Diversity Starts Here
When Milia Aidemouni fled Syria and escaped to Lebanon with her parents in 2013, she never imagined they would end up in Saint John. But after two years of waiting and with little knowledge of their destination, Milia and her family arrived in the Port City on a frigid February day in 2015.
“We just asked to go to a peaceful place and we were brought here. I was shocked with the snow,” Milia explained at the Saint John Regional Y on a hot summer day. The August sun beamed on her face as she relived her story.
Milia remembers the support her family received in this new, strange place. “We got a lot of help, the people that were volunteering did not just help us settle in, but they also helped us learn more about the culture.”
As Milia acquainted herself with this new place, she recalls being fearful. “My fears were fears of the unknown because we didn’t know where we were going. We didn’t know the city or what language we were going to speak.”
A believer of taking action, Milia pushed herself out of her comfort zone and overcame her fears by connecting with her new community. She began volunteering with the Y as an interpreter and became part of a welcome team, which supported new family arrivals. Milia stepped up as a youth leader for the Newcomer Youth Civic Engagement initiative, was involved in extracurricular activities at university and volunteered for summer camps.
Today Milia is taking steps to accomplish her dream of becoming a Doctor.
“When the war happened in Syria, I wanted to help people but could not.

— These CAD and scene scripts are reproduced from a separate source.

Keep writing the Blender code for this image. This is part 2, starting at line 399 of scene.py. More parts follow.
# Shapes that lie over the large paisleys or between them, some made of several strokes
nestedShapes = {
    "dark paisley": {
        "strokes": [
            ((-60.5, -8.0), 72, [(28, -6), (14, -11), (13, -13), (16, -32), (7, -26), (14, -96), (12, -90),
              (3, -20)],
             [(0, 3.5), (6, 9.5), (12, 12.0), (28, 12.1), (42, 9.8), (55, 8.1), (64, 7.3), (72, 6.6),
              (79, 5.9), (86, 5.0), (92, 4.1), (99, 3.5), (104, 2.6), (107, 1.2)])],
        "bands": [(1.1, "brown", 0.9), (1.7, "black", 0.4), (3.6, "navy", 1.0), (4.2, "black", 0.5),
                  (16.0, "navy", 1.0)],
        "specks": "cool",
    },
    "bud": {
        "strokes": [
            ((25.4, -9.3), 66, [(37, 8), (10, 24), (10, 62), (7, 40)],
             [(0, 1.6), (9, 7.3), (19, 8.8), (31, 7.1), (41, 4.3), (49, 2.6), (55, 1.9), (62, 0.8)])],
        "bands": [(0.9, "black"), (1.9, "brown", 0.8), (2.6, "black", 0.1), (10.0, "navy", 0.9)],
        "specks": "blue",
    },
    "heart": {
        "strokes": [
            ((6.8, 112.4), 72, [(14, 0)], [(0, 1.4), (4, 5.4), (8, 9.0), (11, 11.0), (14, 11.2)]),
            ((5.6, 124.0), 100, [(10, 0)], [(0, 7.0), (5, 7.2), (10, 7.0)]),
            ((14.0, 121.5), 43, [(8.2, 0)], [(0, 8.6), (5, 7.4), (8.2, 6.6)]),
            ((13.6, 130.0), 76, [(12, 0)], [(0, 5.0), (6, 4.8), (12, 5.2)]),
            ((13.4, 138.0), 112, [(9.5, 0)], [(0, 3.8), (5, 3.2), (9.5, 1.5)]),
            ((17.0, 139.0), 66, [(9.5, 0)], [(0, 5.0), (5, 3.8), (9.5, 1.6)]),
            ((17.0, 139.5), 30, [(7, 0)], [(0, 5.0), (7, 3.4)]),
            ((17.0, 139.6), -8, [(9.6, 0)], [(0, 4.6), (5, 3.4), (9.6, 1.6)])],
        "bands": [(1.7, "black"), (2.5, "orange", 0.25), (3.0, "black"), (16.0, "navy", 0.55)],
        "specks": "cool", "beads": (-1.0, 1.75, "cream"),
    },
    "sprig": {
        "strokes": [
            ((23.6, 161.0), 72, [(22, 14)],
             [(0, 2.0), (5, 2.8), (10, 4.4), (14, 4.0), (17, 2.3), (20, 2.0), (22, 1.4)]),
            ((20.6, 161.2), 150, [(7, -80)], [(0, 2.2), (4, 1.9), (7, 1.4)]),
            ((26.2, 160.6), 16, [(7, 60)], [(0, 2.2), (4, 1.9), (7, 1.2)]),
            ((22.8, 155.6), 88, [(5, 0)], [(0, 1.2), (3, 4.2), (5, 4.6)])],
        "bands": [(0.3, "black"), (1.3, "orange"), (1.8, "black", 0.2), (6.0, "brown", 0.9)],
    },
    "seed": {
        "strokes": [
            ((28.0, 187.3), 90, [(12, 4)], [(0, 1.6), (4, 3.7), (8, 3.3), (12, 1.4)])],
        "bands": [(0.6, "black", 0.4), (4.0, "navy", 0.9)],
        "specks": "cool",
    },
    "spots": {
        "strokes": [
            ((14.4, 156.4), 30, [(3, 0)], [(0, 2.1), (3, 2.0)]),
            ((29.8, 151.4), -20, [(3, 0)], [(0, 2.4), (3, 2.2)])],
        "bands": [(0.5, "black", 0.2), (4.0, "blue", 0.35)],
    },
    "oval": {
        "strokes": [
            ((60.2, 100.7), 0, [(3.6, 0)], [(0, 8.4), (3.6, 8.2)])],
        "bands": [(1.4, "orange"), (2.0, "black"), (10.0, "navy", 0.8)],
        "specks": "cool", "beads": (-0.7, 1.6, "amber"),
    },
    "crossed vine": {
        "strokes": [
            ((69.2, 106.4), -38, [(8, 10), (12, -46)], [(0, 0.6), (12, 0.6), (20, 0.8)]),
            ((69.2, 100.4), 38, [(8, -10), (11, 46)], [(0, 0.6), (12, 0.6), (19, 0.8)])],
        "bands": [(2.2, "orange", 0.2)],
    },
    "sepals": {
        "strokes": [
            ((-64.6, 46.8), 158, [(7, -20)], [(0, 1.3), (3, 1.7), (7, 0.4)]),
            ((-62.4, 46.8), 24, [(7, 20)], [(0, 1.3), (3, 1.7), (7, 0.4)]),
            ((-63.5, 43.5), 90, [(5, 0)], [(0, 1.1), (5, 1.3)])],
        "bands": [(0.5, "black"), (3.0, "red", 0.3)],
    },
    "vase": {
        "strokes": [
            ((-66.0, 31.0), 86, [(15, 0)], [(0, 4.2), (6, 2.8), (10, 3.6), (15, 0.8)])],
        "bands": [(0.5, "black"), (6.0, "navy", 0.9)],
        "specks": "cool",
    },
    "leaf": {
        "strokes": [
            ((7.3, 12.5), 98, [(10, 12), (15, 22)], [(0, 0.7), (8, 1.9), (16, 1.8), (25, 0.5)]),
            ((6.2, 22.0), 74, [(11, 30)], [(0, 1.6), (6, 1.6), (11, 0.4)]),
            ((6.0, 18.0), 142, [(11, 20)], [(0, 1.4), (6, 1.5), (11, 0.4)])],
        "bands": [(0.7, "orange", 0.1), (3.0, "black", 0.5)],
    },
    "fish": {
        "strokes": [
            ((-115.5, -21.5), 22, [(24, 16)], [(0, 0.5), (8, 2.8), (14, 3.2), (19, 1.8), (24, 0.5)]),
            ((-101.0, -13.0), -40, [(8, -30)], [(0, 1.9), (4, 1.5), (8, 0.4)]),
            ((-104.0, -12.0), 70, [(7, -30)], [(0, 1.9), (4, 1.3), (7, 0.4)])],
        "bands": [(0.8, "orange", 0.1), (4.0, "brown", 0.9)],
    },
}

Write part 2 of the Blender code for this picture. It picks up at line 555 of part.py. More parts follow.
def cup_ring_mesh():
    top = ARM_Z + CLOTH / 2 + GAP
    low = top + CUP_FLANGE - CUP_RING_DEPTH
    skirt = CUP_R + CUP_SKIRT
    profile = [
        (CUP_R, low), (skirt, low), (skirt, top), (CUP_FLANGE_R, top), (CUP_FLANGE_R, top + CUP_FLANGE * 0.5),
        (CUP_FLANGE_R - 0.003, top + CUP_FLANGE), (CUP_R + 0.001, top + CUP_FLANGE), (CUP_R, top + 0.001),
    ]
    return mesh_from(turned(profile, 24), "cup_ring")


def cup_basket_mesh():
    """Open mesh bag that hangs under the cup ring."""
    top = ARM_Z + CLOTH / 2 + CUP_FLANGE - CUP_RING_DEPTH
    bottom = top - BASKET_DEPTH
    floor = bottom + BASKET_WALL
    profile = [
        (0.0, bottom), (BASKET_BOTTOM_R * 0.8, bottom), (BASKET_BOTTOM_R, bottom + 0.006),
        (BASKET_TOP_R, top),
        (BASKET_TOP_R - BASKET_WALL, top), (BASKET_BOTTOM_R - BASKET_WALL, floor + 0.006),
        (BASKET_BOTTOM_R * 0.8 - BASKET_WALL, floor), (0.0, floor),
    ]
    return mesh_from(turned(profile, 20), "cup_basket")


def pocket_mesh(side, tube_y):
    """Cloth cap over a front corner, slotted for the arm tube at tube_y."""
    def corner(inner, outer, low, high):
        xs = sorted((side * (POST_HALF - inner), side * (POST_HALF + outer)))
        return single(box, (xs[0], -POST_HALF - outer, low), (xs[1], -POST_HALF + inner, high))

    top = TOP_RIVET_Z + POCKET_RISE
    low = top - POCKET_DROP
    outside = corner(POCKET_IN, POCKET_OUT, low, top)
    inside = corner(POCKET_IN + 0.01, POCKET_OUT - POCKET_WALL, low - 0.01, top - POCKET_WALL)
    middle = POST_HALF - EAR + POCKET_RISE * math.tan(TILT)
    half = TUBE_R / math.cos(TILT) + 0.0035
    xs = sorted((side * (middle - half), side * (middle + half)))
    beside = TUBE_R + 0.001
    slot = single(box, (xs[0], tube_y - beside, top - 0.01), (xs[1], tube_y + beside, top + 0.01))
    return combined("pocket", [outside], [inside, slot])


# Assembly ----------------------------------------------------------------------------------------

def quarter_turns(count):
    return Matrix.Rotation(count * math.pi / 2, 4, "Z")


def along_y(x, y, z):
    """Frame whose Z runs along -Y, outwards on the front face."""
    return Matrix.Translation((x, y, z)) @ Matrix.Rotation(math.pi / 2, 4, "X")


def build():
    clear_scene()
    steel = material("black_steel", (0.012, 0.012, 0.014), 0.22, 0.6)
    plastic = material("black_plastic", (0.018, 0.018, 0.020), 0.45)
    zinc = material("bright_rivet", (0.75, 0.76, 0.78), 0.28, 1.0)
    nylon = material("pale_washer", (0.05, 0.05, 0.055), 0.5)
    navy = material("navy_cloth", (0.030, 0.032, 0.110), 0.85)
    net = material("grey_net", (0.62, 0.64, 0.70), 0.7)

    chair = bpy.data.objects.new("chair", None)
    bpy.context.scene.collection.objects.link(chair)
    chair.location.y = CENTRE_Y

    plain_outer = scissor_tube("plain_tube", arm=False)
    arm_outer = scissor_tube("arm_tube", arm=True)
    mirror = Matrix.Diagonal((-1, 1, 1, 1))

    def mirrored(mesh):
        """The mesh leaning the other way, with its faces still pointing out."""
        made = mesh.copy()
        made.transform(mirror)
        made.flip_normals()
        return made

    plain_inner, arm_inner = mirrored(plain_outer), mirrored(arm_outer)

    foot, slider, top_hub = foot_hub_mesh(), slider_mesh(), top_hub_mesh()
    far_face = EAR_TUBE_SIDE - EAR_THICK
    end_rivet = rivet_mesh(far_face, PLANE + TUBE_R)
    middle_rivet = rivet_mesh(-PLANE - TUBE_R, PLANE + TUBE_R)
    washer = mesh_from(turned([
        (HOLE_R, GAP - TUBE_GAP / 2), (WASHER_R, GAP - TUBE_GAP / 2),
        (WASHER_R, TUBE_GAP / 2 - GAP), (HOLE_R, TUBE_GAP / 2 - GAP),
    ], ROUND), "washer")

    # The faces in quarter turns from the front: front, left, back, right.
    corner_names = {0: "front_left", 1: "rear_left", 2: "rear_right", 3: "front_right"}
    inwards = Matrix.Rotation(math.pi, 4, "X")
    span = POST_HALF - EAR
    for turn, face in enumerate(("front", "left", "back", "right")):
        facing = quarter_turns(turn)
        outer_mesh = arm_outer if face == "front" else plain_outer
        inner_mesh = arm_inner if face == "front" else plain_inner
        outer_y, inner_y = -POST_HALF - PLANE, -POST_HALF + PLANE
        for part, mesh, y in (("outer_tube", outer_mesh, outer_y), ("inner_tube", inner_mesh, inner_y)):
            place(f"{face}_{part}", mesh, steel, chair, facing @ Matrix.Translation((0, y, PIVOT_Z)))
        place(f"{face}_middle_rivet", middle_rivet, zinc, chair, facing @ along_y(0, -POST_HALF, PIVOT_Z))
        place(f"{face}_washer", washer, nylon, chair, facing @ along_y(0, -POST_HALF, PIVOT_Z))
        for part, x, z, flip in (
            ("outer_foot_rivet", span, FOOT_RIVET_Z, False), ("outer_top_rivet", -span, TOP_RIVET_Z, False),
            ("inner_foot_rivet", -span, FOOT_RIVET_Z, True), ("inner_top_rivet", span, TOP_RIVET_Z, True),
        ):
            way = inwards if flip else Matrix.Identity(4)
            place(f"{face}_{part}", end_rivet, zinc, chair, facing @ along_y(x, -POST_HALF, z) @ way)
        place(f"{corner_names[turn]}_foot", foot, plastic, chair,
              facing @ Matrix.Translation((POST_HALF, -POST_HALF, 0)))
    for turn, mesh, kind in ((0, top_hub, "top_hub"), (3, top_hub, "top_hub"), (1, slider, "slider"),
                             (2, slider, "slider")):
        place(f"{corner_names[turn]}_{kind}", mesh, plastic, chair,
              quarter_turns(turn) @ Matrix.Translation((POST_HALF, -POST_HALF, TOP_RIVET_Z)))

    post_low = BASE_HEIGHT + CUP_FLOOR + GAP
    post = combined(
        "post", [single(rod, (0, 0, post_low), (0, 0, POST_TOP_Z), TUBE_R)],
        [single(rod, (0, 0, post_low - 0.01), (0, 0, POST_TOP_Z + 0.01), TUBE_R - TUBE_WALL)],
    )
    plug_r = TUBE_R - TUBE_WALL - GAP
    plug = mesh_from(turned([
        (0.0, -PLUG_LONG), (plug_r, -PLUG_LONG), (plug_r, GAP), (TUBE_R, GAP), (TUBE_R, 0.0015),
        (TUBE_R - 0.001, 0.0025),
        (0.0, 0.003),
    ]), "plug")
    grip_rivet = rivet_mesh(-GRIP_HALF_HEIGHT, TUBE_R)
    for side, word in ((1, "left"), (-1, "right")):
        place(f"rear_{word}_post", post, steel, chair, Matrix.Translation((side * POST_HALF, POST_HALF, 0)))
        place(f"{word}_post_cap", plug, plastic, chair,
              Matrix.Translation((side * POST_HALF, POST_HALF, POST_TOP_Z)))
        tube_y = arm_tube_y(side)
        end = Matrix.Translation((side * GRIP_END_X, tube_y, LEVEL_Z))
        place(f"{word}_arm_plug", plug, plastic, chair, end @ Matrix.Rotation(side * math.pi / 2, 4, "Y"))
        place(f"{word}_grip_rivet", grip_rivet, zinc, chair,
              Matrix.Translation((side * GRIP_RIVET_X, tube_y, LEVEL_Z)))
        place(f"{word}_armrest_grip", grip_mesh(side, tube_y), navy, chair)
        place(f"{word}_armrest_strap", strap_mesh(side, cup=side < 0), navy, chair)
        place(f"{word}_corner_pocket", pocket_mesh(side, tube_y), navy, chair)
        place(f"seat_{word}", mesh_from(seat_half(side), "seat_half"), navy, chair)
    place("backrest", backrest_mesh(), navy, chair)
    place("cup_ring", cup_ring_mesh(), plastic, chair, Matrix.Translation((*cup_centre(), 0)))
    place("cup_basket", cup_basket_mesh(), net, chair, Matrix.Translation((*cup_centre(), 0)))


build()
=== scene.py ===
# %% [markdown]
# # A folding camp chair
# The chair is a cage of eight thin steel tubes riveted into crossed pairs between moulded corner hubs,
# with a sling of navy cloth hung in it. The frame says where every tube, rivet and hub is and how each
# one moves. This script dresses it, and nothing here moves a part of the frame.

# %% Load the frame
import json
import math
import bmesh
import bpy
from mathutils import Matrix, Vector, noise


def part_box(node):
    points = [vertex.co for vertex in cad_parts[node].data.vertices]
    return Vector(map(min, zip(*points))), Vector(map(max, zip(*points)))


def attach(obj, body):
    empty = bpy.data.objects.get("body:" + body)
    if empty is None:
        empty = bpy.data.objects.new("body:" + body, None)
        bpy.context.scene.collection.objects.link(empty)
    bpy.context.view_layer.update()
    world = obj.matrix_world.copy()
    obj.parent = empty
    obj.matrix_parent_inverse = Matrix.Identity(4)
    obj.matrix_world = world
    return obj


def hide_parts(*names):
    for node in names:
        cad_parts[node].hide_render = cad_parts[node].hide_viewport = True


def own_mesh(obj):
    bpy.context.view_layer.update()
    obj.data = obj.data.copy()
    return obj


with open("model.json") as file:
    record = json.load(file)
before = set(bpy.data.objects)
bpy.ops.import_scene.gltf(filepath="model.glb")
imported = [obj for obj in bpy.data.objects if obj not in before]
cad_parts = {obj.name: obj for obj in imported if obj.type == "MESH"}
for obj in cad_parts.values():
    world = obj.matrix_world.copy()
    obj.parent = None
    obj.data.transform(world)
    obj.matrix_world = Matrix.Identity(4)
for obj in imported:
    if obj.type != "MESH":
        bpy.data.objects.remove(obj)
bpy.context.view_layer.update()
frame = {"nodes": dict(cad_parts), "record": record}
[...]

Today, I am studying to attend Medical School. I especially want to help children,” she said.
First needing to meet language requirements, Milia completed her ESL course in the summer of 2015 and began her first year at UNB SJ in September.
“School has always been one of those things I fought for. When we were in Syria and the war started I wasn’t able to go to school and missed two years of education. When I came to Saint John and was able to attend school it was like a dream for me. I was so excited!”
Milia explained how university life has served as a strong example for a welcoming diverse community.
“Diversity is not just about having a mix of people; it’s about accepting those people, respecting their differences and welcoming those differences.”